GoD is a fine CD reissue, with all their usual trimmings (historical essay, photos). The sound seems sourced from LP, though it's not stated as such. To my ears, the sound is excellent all the same. There is a 2 minute bonus track, but it is nothing more than a tuned percussion accompaniment.

Embryo - Live. 1977 Germany

Really fine set from Embryo, recorded in a town near Munich sometime in February, 1976. Very much a product of their jazz rock phase, Live will appeal to fans of We Keep On, Surfin', Bad Heads and Bad Cats, Apo-Calypso, and their contributions to the Umsonst and Draussen festivals. It's a bit more laid back than their intense Krautrock workouts of the early 70s, while pointing toward the earnest world fusion music that was to follow (Bambule in particular). Roman Bunka once again lights it up with his Eastern tinged psychedelic guitar, whereas Charlie Mariano burns on the saxophone and nagasuram, and Dieter Miekautsch gives us a splendid performance on the Fender Rhodes. Uve Mullrich and Christian Burchard lay down the energetic backbone. Maria Archer provides her usual sultry blues based female vocals on selected tracks, while Bunka brings his unique voice to the fore on occasion. Only 3 tracks will be recognized from their studio albums: Roadsong and After the Rain from Bad Heads (in truncated form), along with an extended version of You Can Turn Me On from Surfin'. The CD adds the 16 minute Just Arrived, from a concert a few weeks later. As you might imagine, given the length, Embryo stretch out a bit more here. A fine album, that improves with age.

Personal collection
LP: 1977 April
CD: 2015 Garden of Delights

The album is housed in a single sleeve cover from the April kollektiv created by Embryo, Missus Beastly and others. The album isn't particularly rare or expensive, and the quality isn't of the highest either. The strange thing is, while all the other Embryo albums have been on CD since the 1990s, Live just received its very first press here in 2015 from the ever reliable Garden of Delights. Great reissue with full liner notes, photos, and a 16 minute bonus track. And the sound is as good as it will ever be according to the below update. I think the most surprising tidbit out of these liners, for me at least, is the 1999 LP repress. Supposedly 1000 more (legit) copies spilled into the open market from a record dealer in Frankfurt. But I don't recall ever seeing Live available back then for new purchase? Must have been a Germany-only thing. Discogs corroborates this evidence.

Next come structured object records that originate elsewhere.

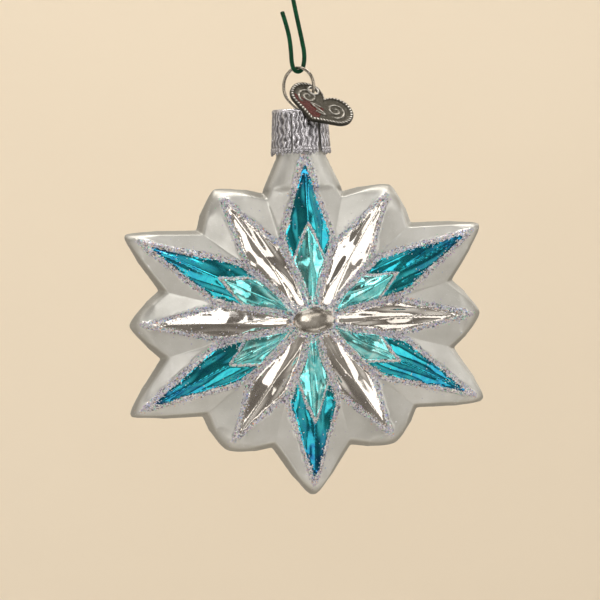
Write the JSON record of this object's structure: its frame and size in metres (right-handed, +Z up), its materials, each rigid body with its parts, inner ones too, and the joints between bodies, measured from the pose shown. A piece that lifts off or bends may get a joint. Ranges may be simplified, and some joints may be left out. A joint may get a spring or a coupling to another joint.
{
  "type": "hanging glass snowflake star ornament",
  "caption": "Hollow blown-glass snowflake star with raised petal facets, hung by a metal cap, a spring-wire loop with a heart tag, and an S-shaped wire hook.",
  "frame": {"origin": "underside of the hook's top bend, where the hook rests on a branch", "axes": "+Z up along the hanging line, -Y out of the star's front, +X to the right seen from the front"},
  "size_m": [0.0886, 0.0296, 0.1678],
  "materials": {
    "green_wire": "gloss",
    "spring_wire": "polished",
    "cap_metal": "embossed bright",
    "star_glass": "silvered inside, satin and gloss lacquers outside",
    "tag_metal": "antiqued"
  },
  "bodies": {
    "hook": {"wire_hook": "green_wire"},
    "hanger": {"spring_hanger": "spring_wire"},
    "cap": {"ornament_cap": "cap_metal"},
    "star": {"glass_star": "star_glass"},
    "tag": {"heart_tag": "tag_metal"}
  },
  "joints": [
    {"name": "hanger_swing", "type": "hinge", "parent": "hook", "child": "hanger", "pos_m": [0, 0, -0.05955], "axis": [0.7193, -0.6947, 0], "range_deg": [-60, 60]},
    {"name": "cap_swivel", "type": "hinge", "parent": "hanger", "child": "cap", "pos_m": [0, 0, -0.06995], "axis": [0, 0, 1], "continuous": true},
    {"name": "cap_pull_off", "type": "slide", "parent": "cap", "child": "star", "axis": [0, 0, -1], "range_m": [0, 0.02]},
    {"name": "tag_flap", "type": "hinge", "parent": "hanger", "child": "tag", "pos_m": [0.00322, -0.00311, -0.0657], "axis": [-0.9397, -0.342, 0], "range_deg": [0, 50]}
  ]
}
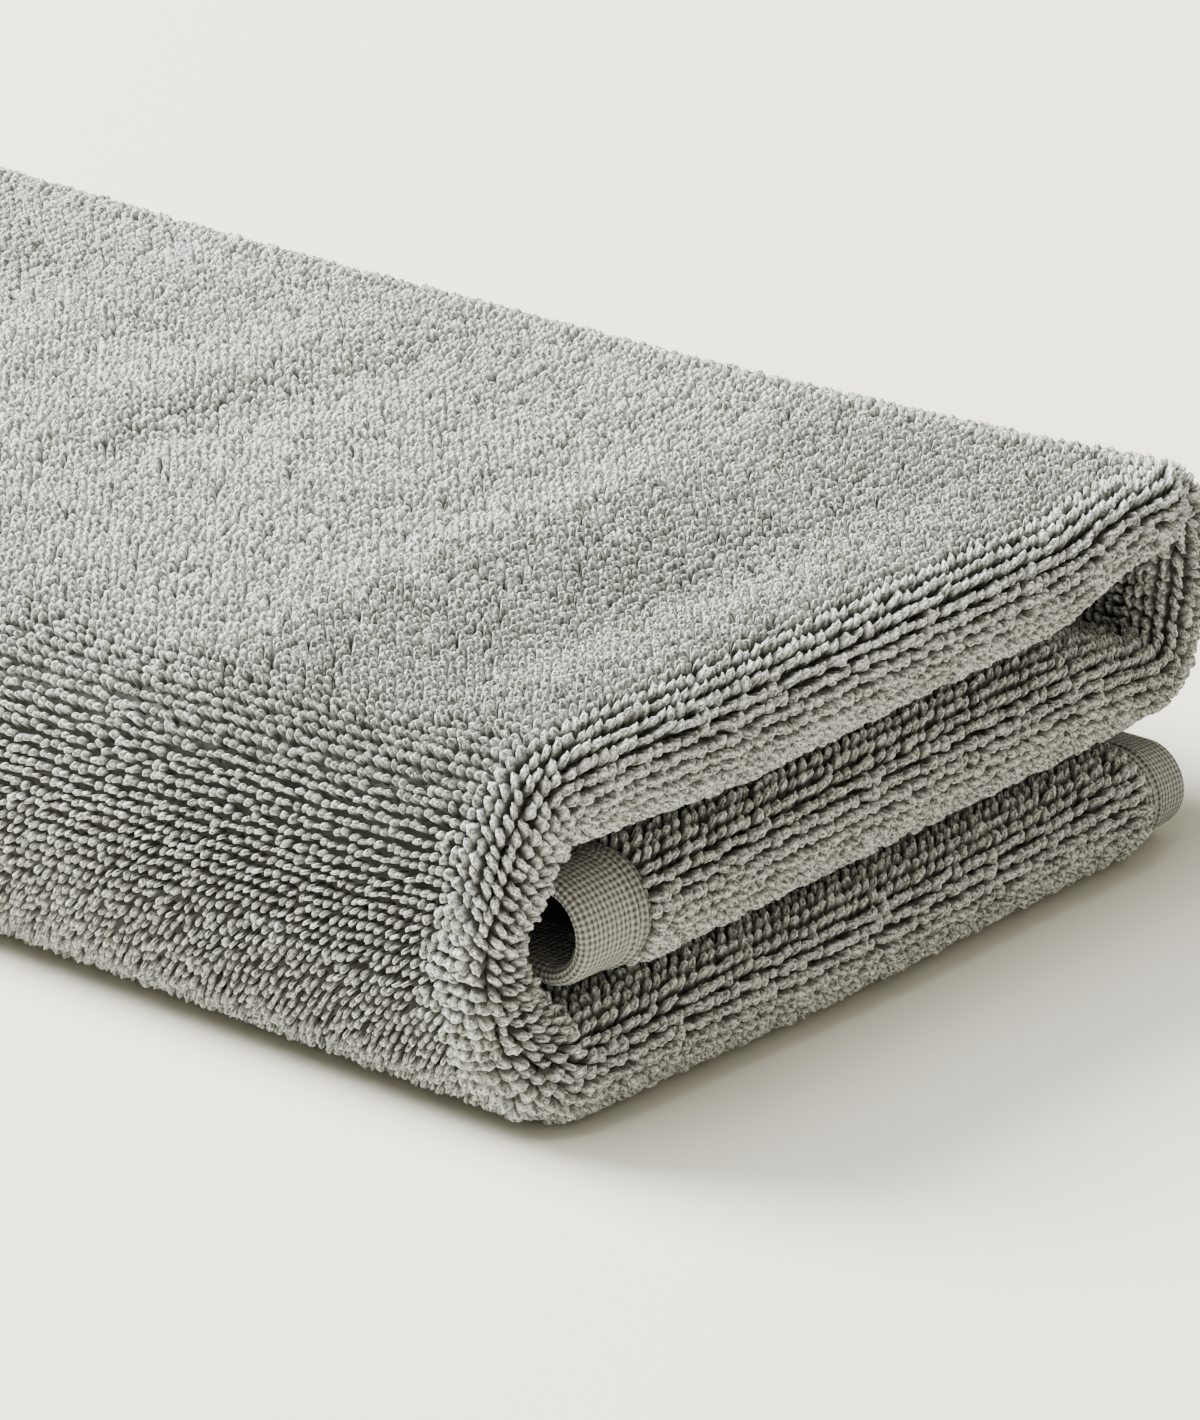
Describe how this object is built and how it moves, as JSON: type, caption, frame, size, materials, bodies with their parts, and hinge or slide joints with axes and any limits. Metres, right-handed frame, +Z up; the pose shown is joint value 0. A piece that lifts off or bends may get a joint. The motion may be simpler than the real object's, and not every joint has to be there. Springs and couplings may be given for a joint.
{
  "type": "folded sports towel",
  "caption": "Looped terry sports towel folded in half and then in three, with flat woven hems showing at the near and the far end of its rolls.",
  "frame": {"origin": "middle of the underside, on the surface that the towel lies on", "axes": "+Y along the folded length, away from the rounded fold; +X across the three layers; +Z up through the stack"},
  "size_m": [0.1328, 0.4, 0.0475],
  "materials": {
    "terry": "matt two-ply cotton loops in warm light grey",
    "hem": "flat plain weave in the same grey, turned once and stitched"
  },
  "bodies": {
    "root": {"towel": "terry"}
  },
  "joints": []
}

August 14, 2016 update: So reader Eric had noticed on Discogs that Alan Freeman has just provided us with more data regarding this reissue, which explains the discrepancy of this title verse the others. Copying directly from the site: "The reason this LP remained un-reissued and un-issued on CD for so long is multi-fold. Firstly, the original mixed and edited tapes had been lost and/or damaged ("unusable" I was told). Also, the original LP had been mastered wrongly, with thin (narrow bandwidth) sound, which isn't what was intended. So, when it came down to Garden Of Delights doing a reissue they had to resort to transcribing from vinyl. During the course of doing that I was contacted as they were having problems with some noises in the vinyl (they were using the Nexus pressed issue from 1999). I sent them a copy of my remaster which I'd de-clicked from the original issue suggesting they re-EQ as per my clean-up due to the original vinyl mastering error. So, although the release doesn't so much as say it remastered, it is, and considerably so! How much they used of their remaster and mine it's hard to say, although it does sound rather good, with some frequency range detail added by some trickery I hadn't been able to do. The bonus is nice too, taken from the same tour of Italy as the Era Ora LP."

Phantom - Phantom's Divine Comedy Part 1. 1974 USA

Phantom were in reality a Detroit area band slumming around with the name Walpurgis. Vocalist Tom Carson had an uncanny resemblance in both voice, and even appearance, to Jim Morrison, and thus Capitol thought it might be a good idea to exploit the myth that Morrison was still alive. It's hard to imagine a corporate entity such as Capitol getting in on such sophomoric antics, but it does appear that's exactly what happened. Naturally the whole idea fell on its face, and Phantom disappeared as they came, through the ether.

The sad thing about this ruse, is it was entirely unnecessary. Phantom, in fact, were really quite adept on their own accord. In effect, Phantom are a hard rock band, with psychedelic and progressive characteristics. So the Doors comparisons begins and ends with Carson's voice. The rest is somewhat unique for an American major label band from 1974. The opening track 'Tales from a Wizard', 'Spider's Will Dance', and the last 16 minutes of the album are the highlights. It's just this kind of mystical hard rock that is now being recreated by a new inspired youth. So while Capitol were trying to exploit history, Phantom were actually predicting the future. Wonderful irony.

Personal collection
CD: 1993 One Way

Relatively scarce US major label album. Single sleeve that lends itself easily to ring wear. As you can see, the label itself lists the band as Phantom, which to me solves that debate at least. The only legit CD is the bare bones One Way, which I obtained in the 90s and is the only version I've ever owned. It's long gone, and rarer than the LP at this point. Naturally, there are pirates all over this one. So watch out if in the market for one.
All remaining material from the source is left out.